Pour soigner la peste, les solutions médicales sont encore rudimentaires. On pratique des saignées, des entailles sur les bubons, ou l’on fait suer les patients, mais sans succès. On se tourne donc naturellement vers la religion… Et les populations n’ont aucun mal à y interpréter le résultat de la colère divine. Face à l’inefficacité des traitements, et pour apaiser cette colère, on introduit de nouveaux rites dans la religion. C’est par exemple le début des pratiques d’auto-flagellation. Celles-ci prendront une place croissante dans la religion catholique.

Économiquement parlant, la peste a aussi eu des effets dévastateurs. La main-d’œuvre paysanne s’est volatilisée, la démographie a chuté, le commerce est au ralenti… Les rois et seigneurs du vieux continent vont pour la première fois avoir recours à l’emprunt. Une pratique semant les graines des crises économiques qui frapperont le continent au XVe siècle.

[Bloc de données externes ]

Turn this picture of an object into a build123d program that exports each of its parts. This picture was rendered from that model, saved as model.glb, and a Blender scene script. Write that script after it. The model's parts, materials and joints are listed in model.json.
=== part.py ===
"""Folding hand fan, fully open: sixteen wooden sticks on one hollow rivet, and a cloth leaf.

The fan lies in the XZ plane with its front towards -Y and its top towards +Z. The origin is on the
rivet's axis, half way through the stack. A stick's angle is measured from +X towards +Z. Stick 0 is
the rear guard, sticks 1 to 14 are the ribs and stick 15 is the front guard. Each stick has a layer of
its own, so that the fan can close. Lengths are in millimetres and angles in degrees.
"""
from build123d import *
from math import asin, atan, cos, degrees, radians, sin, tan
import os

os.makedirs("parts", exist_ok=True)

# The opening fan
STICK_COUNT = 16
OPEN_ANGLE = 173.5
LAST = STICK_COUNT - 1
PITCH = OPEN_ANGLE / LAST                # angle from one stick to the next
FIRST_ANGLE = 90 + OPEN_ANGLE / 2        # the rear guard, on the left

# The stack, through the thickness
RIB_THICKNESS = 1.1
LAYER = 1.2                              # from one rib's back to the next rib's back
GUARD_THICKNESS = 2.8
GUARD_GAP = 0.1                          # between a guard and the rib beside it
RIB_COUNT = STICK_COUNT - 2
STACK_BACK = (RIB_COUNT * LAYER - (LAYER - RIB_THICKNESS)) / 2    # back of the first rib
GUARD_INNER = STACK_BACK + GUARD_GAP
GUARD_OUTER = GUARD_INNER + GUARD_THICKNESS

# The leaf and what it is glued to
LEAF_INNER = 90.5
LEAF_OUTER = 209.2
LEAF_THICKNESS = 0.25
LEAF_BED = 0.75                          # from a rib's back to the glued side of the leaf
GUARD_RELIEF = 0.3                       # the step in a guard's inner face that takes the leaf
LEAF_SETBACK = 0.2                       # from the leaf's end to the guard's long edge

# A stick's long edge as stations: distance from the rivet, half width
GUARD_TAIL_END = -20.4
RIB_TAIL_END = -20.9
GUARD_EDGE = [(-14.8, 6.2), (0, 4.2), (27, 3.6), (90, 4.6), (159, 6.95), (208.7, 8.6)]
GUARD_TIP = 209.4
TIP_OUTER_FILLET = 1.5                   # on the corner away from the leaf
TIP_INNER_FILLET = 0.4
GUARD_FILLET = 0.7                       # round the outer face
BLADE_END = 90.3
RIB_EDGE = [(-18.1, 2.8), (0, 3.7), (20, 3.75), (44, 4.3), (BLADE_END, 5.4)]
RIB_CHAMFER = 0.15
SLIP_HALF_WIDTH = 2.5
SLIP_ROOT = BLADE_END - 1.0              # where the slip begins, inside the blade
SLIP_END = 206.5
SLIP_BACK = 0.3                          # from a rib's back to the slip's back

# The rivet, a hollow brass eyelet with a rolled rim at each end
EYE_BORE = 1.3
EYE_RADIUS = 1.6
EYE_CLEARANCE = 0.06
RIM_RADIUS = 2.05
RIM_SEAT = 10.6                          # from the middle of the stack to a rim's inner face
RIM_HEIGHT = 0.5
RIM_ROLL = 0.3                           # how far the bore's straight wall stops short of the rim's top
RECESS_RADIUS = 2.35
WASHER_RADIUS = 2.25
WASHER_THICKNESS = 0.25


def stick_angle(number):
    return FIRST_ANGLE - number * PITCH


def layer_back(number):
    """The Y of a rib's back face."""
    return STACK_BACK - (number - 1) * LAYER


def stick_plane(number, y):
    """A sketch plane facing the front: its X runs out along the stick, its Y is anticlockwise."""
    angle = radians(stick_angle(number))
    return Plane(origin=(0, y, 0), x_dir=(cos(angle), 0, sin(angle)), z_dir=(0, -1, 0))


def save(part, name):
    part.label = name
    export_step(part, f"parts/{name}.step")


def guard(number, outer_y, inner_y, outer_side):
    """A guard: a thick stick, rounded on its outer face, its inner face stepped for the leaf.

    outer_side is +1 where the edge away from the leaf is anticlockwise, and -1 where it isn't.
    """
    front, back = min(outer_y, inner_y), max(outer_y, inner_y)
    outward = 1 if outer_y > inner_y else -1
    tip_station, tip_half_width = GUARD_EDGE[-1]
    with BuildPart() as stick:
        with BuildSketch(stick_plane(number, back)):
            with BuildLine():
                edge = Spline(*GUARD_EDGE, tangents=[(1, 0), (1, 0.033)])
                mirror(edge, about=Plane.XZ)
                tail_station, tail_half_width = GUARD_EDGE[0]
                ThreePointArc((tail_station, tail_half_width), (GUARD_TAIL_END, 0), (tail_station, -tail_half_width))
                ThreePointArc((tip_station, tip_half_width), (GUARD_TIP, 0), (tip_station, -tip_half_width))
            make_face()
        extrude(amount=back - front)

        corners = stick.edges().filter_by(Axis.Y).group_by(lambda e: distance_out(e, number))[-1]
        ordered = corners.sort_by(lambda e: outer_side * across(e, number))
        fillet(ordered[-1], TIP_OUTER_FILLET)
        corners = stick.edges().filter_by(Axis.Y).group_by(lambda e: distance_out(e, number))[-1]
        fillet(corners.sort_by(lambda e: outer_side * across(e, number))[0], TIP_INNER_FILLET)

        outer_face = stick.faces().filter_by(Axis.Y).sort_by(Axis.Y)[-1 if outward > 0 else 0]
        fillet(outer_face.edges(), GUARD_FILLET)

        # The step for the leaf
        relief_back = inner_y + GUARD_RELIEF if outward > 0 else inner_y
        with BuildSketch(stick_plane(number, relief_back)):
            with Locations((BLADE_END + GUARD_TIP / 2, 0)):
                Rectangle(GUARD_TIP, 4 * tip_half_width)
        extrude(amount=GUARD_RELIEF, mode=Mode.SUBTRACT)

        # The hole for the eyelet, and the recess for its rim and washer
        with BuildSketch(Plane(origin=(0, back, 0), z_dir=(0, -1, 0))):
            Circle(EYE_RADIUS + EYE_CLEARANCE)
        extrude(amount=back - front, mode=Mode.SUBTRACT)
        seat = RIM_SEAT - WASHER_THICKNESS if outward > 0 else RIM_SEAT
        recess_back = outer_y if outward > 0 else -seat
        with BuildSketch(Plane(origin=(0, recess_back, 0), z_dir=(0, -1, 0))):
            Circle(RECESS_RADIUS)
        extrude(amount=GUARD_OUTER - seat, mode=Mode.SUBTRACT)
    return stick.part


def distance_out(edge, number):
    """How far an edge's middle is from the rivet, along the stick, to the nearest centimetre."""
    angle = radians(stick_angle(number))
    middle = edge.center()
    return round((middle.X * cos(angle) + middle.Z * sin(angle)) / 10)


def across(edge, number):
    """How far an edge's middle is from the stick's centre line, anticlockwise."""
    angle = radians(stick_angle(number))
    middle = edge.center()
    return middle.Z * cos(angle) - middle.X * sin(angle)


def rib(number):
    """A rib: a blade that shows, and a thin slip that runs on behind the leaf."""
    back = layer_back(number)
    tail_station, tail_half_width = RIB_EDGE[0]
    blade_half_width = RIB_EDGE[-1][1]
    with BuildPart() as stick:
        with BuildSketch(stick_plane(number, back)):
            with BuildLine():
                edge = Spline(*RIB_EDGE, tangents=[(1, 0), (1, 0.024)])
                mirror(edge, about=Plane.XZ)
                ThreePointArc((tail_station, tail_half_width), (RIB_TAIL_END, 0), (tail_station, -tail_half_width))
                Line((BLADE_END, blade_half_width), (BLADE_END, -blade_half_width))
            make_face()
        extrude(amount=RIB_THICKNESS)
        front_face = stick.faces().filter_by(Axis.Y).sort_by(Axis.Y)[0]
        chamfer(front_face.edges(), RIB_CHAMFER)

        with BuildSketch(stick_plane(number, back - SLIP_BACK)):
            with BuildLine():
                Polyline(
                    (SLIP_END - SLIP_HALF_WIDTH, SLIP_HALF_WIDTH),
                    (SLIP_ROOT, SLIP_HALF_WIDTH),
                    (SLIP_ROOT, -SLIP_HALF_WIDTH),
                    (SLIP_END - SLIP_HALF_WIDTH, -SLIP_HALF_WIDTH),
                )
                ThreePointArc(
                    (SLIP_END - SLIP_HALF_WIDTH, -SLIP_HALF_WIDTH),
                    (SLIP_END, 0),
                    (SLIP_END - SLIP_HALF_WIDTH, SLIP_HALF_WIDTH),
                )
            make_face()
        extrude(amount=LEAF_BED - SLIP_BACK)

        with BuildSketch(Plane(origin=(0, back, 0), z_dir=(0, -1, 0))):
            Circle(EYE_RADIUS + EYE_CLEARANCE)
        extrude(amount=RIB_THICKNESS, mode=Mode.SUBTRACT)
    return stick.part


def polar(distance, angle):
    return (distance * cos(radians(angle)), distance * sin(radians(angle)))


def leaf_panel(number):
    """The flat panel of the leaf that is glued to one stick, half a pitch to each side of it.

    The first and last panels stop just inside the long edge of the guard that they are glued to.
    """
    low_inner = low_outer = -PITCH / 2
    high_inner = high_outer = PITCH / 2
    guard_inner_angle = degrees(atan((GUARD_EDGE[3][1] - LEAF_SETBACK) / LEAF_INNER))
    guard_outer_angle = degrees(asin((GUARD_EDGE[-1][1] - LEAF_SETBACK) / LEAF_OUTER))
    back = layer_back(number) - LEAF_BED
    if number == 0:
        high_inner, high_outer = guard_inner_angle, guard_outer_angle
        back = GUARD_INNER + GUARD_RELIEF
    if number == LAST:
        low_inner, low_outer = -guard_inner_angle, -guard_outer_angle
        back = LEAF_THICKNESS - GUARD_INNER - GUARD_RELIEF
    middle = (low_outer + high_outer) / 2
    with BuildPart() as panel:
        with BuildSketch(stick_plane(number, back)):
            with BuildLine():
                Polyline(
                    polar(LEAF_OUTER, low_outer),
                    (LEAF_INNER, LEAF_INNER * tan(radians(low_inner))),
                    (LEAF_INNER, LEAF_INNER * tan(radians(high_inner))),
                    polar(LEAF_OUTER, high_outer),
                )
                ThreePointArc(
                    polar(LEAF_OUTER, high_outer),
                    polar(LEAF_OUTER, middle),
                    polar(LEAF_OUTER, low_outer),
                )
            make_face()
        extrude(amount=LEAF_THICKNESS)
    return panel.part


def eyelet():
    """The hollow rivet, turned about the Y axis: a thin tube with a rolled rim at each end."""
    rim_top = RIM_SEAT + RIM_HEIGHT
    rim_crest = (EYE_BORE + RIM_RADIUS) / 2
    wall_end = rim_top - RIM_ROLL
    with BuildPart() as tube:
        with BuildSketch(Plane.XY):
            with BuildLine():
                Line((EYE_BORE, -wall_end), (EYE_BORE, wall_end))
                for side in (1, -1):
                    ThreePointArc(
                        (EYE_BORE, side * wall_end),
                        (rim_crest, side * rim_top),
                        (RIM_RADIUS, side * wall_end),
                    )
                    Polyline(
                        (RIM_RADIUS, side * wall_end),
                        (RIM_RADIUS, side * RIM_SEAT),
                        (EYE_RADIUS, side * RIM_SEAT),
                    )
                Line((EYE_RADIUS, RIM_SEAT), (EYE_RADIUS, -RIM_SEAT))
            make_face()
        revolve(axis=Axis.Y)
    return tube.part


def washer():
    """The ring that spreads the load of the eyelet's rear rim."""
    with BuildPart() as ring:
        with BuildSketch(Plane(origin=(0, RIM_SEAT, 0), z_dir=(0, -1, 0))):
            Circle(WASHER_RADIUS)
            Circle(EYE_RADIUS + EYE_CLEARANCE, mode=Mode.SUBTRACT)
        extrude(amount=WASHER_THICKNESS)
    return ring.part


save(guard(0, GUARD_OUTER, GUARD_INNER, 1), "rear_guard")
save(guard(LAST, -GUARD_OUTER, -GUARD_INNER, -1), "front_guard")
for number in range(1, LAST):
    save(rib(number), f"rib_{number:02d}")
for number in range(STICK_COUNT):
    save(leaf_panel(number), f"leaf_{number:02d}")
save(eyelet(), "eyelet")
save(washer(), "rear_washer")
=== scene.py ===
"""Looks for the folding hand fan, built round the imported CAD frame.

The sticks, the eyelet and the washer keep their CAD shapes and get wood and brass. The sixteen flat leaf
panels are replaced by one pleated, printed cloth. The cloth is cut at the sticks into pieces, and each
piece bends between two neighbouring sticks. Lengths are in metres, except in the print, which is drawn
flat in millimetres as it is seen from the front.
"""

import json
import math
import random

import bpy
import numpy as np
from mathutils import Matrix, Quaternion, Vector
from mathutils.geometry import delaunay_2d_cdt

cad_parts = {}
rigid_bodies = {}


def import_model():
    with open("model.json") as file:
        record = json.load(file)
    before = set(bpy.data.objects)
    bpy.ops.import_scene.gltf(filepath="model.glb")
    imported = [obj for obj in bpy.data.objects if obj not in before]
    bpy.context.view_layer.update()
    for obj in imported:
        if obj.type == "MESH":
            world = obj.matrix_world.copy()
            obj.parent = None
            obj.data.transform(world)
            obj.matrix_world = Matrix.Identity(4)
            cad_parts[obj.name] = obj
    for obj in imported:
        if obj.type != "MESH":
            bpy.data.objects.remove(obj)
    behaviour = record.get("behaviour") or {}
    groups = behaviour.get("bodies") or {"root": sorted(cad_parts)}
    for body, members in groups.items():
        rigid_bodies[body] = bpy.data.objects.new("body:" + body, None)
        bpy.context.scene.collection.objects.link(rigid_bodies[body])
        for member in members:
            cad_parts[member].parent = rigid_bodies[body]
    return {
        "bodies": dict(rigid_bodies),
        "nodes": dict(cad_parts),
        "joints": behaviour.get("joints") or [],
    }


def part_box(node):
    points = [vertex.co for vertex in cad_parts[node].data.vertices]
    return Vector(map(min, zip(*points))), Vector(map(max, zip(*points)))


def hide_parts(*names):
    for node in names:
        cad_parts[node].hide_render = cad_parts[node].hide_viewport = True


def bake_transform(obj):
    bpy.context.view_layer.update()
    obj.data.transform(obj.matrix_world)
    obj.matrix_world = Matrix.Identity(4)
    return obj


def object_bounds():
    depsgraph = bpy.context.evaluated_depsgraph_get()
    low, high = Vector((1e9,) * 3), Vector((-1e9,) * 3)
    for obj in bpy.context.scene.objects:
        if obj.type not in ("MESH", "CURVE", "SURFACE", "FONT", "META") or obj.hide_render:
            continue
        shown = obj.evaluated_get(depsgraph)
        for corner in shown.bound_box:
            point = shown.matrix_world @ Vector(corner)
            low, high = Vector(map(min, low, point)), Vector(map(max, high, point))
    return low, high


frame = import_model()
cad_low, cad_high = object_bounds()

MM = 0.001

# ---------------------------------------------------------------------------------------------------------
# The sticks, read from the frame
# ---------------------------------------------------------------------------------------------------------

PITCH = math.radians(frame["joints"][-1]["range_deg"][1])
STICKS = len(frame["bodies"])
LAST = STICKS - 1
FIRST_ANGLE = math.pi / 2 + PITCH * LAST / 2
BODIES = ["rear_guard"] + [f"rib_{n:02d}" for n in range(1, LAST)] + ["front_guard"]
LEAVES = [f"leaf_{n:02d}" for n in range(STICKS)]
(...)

La peste marque probablement le point de départ de nouvelles façons de penser l’ordre établi. On peut la considérer comme un signe précurseur de l’émergence de la classe bourgeoise, ainsi que de l’achèvement de la féodalité en Europe.

La représentation de la mort devient bien plus fréquente dans l’art (danse macabre tirée des Chroniques de Nuremberg, publié en 1493 par H. Schedel)
La représentation de la mort devient bien plus fréquente dans l’art (danse macabre tirée des Chroniques de Nuremberg, publié en 1493 par H. Schedel)

Dans l’art, la mort et son omniprésence se font ressentir. Le macabre devient un thème récurrent des arts figuratifs. La mort se voit représentée de manière plus crue, dure, et réaliste. Ce changement souligne à quel point la société de l’époque est confrontée à la mort. Puisque les pratiques des rites funéraires se voient impossibles au vu du nombre de victimes, la Peste Noire est aussi le point de départ d’une nouvelle forme d’art funéraire. On y voit apparaître chez les plus riches des tombes individuelles, ornementées telles qu’on les connaît aujourd’hui.

En bref, la Peste Noire a bouleversé la société et la vie du Moyen Âge. Qu’elles soient économiques ou sociales, ces conséquences ne sont pas sans rappeler celles des pandémies qui ont plus récemment frappé l’humanité, comme la grippe espagnole, le SIDA ou bien entendu la COVID-19.